Wednesday, December 27, 2023

Hamas kills Arab boy for approaching humanitarian aid

 

A Hamas police officer shot a Palestinian boy to stop him from approaching humanitarian aid in the area of Rafah in the southern Gaza Strip on Sunday. The boy later died of his wounds.

Clashes later broke out between Hamas terrorists and the family of the boy, Ahmed Bracha, in the area of Tel al-Sultan north of Rafah.

Crowds set fire to the Hamas police station and the family vowed revenge for his death, threatening to kill the officer and his family, Channel 12 reported.

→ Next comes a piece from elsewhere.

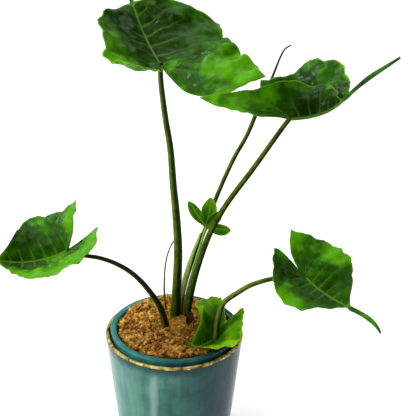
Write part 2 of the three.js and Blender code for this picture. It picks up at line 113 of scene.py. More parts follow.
# name: place, what it looks at, width and height, power in watts
lights = {
    "keyLeft": ((-1.5, -0.6, 1.5), (0, 0, 0.25), (0.6, 0.6), 38),
    "softAbove": ((0.35, 1.0, 2.5), (0.35, 0.9, 0), (2.8, 2.6), 64),
    "glossBack": ((-1.1, 1.2, 1.25), (0.05, 0, 0.45), (0.5, 0.14), 9),
    "stripLeft": ((-0.75, -1.3, 0.45), (0, 0, 0.1), (0.05, 1.1), 4),
    "edgeRight": ((1.3, -0.1, 0.5), (0, 0, 0.15), (0.12, 1.2), 5),
}
for lightName, (place, target, size, power) in lights.items():
    bpy.ops.object.light_add(type="AREA", location=place)
    light = bpy.context.active_object
    light.name = lightName
    light.rotation_euler = (Vector(target) - Vector(place)).to_track_quat("-Z", "Y").to_euler()
    light.data.shape = "RECTANGLE"
    light.data.size, light.data.size_y = size
    light.data.energy = power

world = bpy.data.worlds.new("studio")
bpy.context.scene.world = world
world.use_nodes = True
world.node_tree.nodes["Background"].inputs["Color"].default_value = (1, 1, 1, 1)
world.node_tree.nodes["Background"].inputs["Strength"].default_value = studio["glow"]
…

Hamas policemen were documented attacking residents in Khan Yunis as well over the distribution of humanitarian aid.

Video has emerged in recent weeks of Gazans raiding humanitarian aid trucks before they reach their destinations, the report said, noting in many cases it’s Hamas that gets its hands on the aid.

Earlier this month, an elderly Gazan woman told Al Jazeera that Hamas redirects humanitarian aid deliveries to its tunnels for use by members of the terrorist group.

“All aid goes down [into Hamas tunnels]. The aid does not reach the nation and entire people,” she said.

The journalist from the Qatari state-owned network then tried to convince her that only a small amount of aid is coming into the Strip and that it is all being properly distributed.

The woman wagged her finger at him and said, “Everything goes to [the terrorists’] houses. They take it. They will even shoot me and do whatever they want to me—Hamas.”

Despite the evidence that humanitarian aid is reaching Hamas, Israel has failed to hold to an earlier promise that aid would stop if it did so as it does not wish to resupply its enemy.

“Israel will not prevent humanitarian assistance from Egypt as long as it is only food, water and medicine for the civilian population located in the southern Gaza Strip or (those) evacuating to there, and as long as these supplies do not reach Hamas,” Israeli Prime Minister Benjamin Netanyahu’s office said.

Neither has the United States remained firm despite pledging to stop assistance if it ended up in the hands of the terror group.

“Let me be clear, if Hamas averts or steals the assistance, it will have demonstrated once again that they have no concern for the welfare of the Palestinian people and it will end,” U.S. President Joe Biden said on Oct. 18 during a solidarity trip to Israel.

“As a practical matter, it will—it will stop the international community from being able to provide this aid,” he said.

The United States has instead pressed Israel to increase the flow of humanitarian aid and Netanyahu now insists that humanitarian aid enables the war to continue, arguing at a Dec. 5 press conference:

“The war efforts are supported by the humanitarian effort…this is because we follow laws of war because we know that if there would be a collapse—diseases, pandemics and groundwater infections—it will stop the fighting.”